> _Listed records_
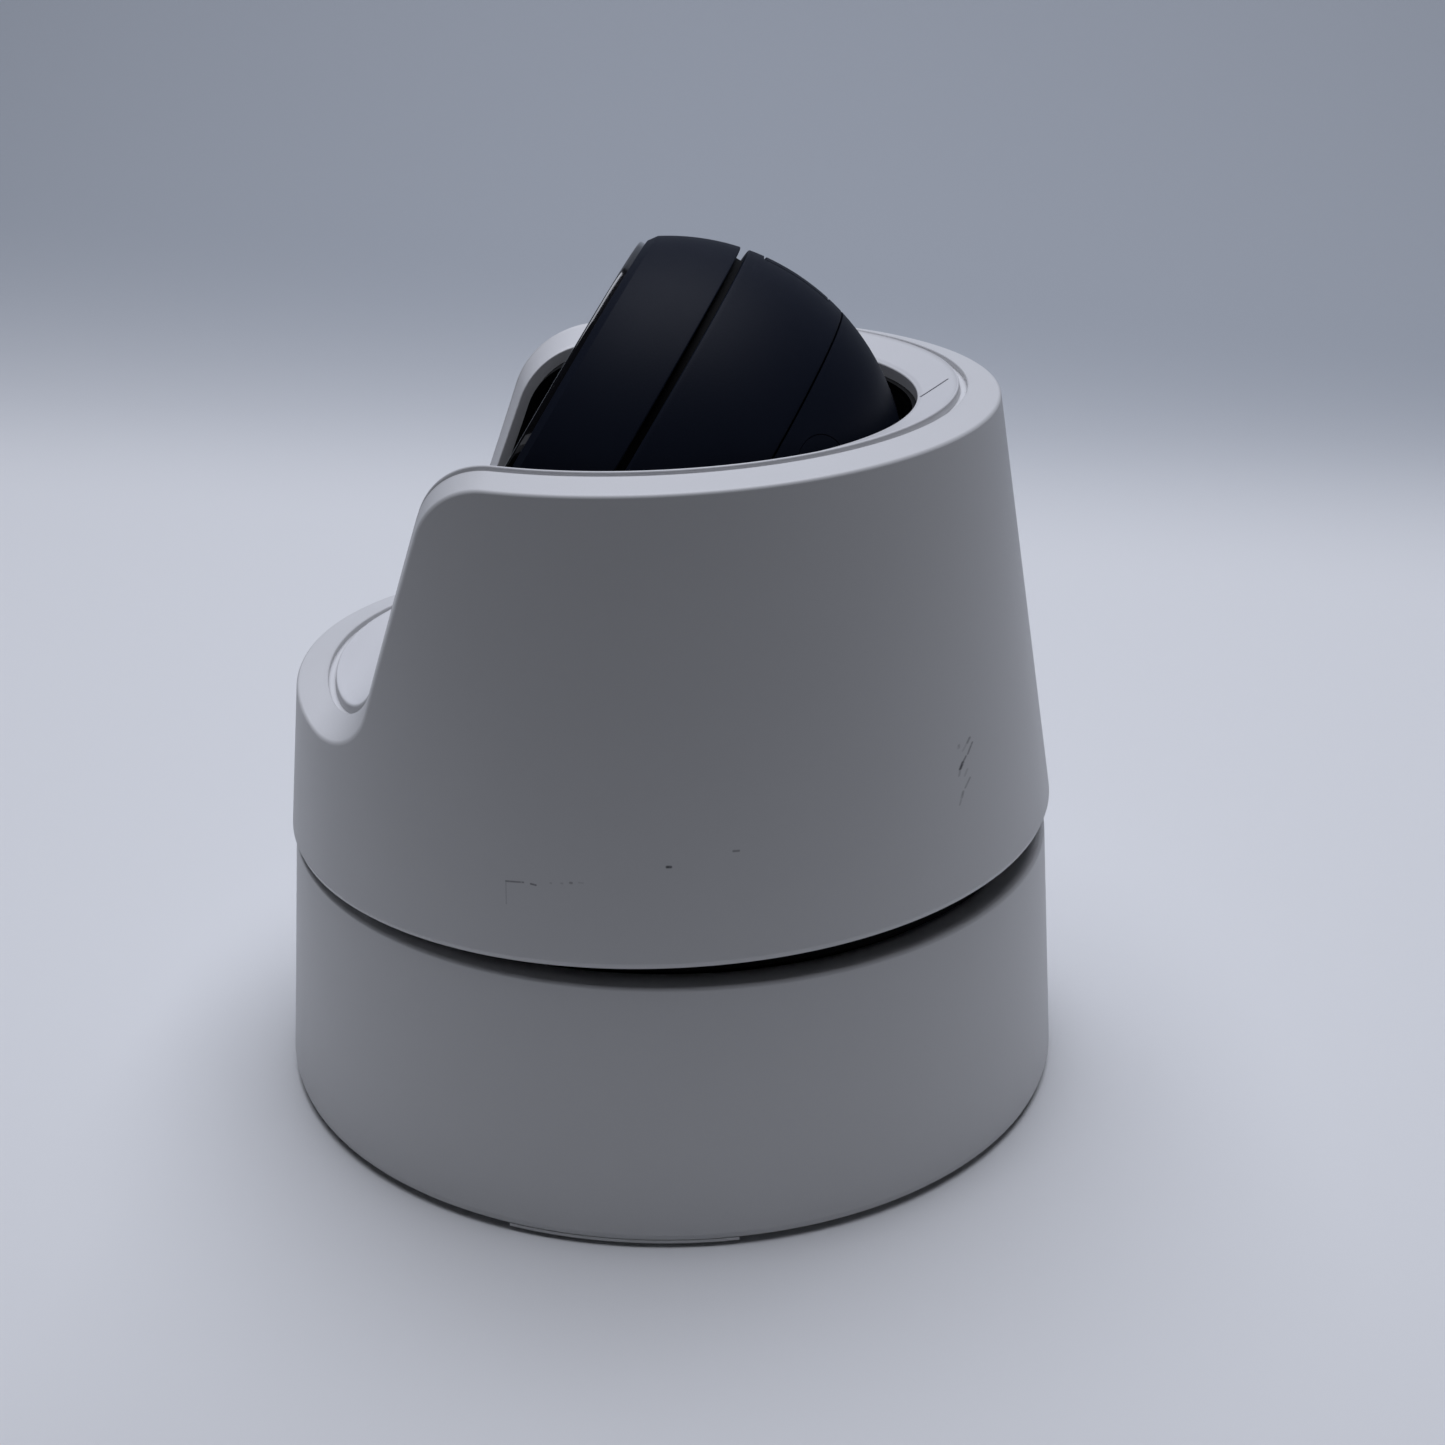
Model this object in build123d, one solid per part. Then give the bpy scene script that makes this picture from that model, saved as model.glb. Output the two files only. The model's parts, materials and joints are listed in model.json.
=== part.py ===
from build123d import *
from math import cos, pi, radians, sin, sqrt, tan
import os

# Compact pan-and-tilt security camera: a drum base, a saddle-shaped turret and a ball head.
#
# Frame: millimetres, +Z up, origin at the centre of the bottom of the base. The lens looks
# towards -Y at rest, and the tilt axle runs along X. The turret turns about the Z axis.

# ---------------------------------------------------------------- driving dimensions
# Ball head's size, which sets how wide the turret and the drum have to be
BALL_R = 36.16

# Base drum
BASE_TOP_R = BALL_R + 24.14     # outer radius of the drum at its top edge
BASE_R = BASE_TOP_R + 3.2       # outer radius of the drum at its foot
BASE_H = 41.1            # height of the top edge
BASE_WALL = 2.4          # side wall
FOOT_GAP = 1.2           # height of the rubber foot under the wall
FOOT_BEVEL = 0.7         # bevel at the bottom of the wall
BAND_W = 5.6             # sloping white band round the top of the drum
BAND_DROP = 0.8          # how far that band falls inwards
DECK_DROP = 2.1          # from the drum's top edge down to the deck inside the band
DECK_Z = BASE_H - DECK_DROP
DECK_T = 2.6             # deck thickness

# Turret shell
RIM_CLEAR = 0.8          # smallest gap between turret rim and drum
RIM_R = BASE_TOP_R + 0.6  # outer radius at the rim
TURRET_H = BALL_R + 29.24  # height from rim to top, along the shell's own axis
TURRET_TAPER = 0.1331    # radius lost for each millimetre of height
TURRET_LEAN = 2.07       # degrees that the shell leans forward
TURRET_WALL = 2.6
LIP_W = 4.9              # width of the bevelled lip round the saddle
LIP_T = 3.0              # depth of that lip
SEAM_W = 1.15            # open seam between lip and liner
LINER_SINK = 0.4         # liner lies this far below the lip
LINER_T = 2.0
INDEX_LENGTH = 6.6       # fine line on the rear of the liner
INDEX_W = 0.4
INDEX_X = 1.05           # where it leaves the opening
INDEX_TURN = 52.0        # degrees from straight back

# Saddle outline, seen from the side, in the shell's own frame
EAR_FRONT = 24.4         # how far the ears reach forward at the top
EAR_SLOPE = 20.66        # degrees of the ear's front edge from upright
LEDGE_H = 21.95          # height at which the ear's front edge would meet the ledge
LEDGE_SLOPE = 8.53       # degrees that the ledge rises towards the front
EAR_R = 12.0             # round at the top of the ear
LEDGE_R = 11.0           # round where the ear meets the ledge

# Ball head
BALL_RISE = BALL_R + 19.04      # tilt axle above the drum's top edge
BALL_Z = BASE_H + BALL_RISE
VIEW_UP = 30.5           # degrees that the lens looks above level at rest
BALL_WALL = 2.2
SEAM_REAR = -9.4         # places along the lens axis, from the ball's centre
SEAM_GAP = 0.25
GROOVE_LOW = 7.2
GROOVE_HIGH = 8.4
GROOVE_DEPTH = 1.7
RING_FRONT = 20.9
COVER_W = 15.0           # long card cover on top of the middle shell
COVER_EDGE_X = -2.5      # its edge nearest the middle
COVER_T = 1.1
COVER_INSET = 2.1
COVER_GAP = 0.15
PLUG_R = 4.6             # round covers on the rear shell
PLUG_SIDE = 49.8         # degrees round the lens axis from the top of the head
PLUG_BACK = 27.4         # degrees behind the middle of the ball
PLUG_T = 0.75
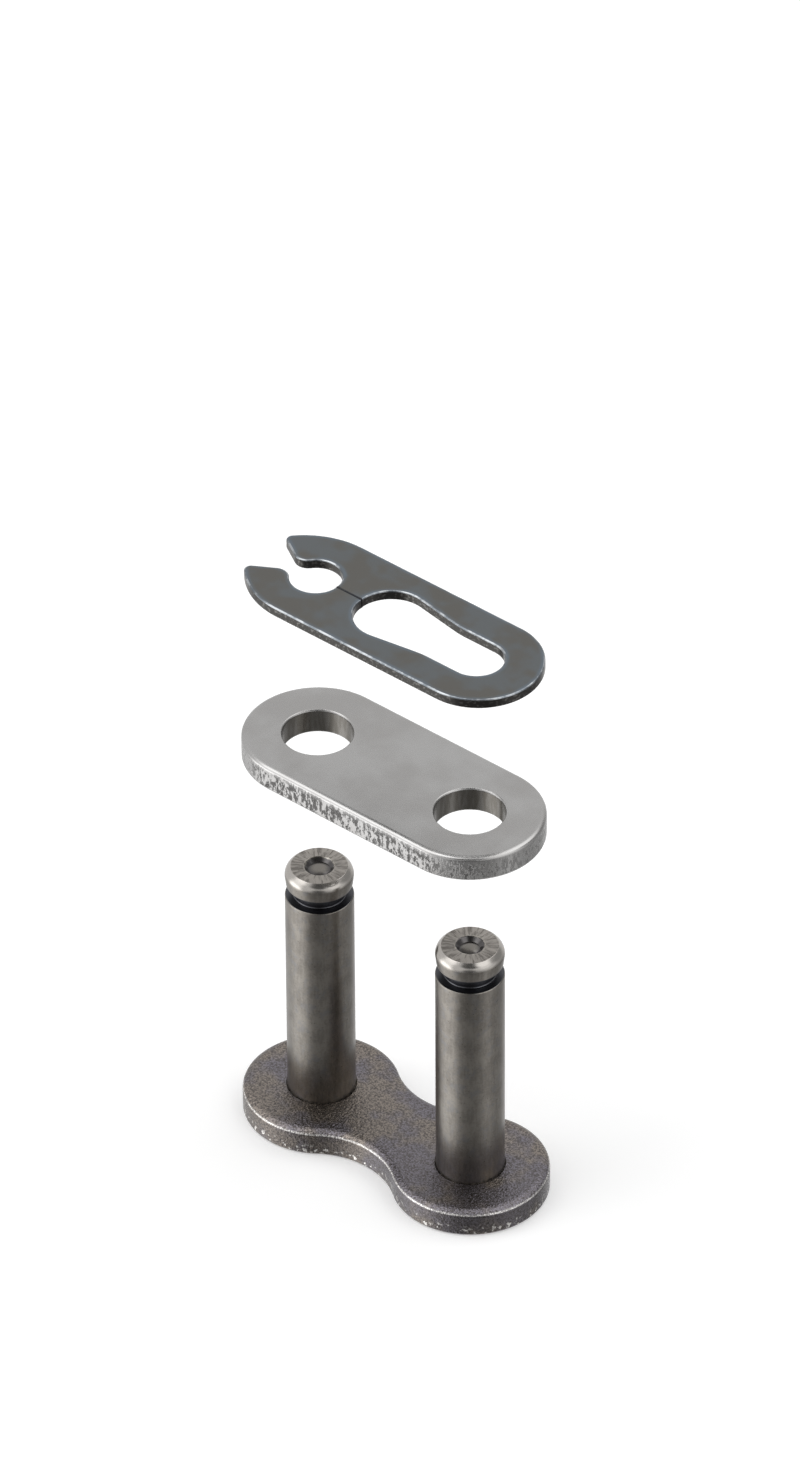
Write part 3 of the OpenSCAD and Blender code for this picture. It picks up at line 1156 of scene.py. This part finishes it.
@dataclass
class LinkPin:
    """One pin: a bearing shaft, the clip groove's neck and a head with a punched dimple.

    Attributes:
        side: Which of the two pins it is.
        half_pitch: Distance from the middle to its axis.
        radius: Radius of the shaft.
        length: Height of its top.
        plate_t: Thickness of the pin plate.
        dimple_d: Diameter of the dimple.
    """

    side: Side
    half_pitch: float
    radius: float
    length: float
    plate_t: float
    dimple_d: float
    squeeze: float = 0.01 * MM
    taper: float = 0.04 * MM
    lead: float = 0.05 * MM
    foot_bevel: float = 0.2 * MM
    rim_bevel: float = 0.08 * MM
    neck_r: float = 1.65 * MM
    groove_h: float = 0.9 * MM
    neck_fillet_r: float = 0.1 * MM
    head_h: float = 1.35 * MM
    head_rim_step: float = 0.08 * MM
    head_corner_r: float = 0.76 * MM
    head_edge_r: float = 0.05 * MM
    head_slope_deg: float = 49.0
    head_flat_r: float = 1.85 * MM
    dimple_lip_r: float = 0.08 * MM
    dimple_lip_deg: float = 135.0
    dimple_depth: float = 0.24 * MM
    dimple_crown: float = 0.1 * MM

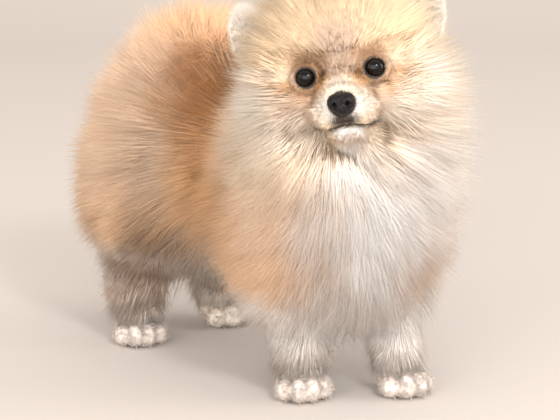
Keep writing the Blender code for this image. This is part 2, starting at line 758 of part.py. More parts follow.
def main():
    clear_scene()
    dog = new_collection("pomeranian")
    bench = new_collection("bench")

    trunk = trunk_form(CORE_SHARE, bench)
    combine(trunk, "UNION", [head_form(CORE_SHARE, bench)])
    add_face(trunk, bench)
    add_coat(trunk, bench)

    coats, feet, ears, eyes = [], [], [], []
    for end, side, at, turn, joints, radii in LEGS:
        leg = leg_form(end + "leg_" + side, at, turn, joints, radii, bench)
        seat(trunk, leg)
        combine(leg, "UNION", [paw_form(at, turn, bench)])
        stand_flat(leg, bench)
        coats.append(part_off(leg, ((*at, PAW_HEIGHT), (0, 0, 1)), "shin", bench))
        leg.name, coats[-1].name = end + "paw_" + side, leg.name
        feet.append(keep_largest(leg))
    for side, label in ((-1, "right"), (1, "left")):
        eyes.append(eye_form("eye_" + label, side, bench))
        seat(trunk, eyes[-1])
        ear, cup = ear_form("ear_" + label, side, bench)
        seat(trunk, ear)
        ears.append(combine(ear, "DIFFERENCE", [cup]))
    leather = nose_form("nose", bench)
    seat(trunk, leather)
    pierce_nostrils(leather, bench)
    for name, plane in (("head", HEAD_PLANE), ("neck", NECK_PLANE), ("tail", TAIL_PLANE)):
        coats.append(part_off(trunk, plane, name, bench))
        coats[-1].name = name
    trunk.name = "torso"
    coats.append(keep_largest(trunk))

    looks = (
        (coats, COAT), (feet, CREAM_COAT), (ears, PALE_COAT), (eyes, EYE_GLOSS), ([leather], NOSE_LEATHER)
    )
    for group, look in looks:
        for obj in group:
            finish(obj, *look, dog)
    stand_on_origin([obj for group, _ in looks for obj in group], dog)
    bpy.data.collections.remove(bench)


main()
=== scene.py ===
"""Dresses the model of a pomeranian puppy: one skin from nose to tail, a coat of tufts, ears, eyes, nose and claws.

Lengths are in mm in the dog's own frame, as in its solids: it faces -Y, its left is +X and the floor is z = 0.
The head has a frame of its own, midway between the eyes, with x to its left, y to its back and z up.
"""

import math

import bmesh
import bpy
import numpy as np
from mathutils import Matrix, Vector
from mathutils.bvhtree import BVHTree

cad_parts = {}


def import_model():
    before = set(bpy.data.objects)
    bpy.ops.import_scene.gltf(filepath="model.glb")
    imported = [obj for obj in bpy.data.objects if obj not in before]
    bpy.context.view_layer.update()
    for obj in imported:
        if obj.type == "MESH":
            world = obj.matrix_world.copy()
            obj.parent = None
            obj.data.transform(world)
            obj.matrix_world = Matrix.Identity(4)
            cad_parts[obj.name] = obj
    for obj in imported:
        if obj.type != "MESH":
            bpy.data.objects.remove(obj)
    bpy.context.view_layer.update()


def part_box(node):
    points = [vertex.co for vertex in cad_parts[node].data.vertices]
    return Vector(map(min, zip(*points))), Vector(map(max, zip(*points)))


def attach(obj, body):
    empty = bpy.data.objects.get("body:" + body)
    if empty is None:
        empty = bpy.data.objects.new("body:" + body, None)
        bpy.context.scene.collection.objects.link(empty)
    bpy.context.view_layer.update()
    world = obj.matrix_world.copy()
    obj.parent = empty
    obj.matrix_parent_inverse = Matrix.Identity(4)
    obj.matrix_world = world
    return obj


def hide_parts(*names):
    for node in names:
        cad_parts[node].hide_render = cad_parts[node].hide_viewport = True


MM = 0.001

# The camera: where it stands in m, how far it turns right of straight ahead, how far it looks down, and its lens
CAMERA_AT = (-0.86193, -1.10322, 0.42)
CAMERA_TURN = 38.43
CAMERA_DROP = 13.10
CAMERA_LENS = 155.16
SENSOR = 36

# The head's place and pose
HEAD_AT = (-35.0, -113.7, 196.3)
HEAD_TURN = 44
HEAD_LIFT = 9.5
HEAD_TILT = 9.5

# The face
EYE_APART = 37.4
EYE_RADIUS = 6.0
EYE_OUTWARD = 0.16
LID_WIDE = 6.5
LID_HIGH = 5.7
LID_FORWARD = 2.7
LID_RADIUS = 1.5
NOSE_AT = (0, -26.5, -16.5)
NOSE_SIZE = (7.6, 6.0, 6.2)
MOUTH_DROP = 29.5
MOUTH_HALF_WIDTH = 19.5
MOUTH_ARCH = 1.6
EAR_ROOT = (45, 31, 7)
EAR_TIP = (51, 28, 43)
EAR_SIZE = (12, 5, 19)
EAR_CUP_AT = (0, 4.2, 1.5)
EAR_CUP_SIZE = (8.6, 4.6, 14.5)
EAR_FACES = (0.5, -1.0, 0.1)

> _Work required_
Extract exactly and only these lines: the line containing "if empty is", the line containing "obj.matrix_world = world", and every line between them.

> _Solution for this task_
    if empty is None:
        empty = bpy.data.objects.new("body:" + body, None)
        bpy.context.scene.collection.objects.link(empty)
    bpy.context.view_layer.update()
    world = obj.matrix_world.copy()
    obj.parent = empty
    obj.matrix_parent_inverse = Matrix.Identity(4)
    obj.matrix_world = world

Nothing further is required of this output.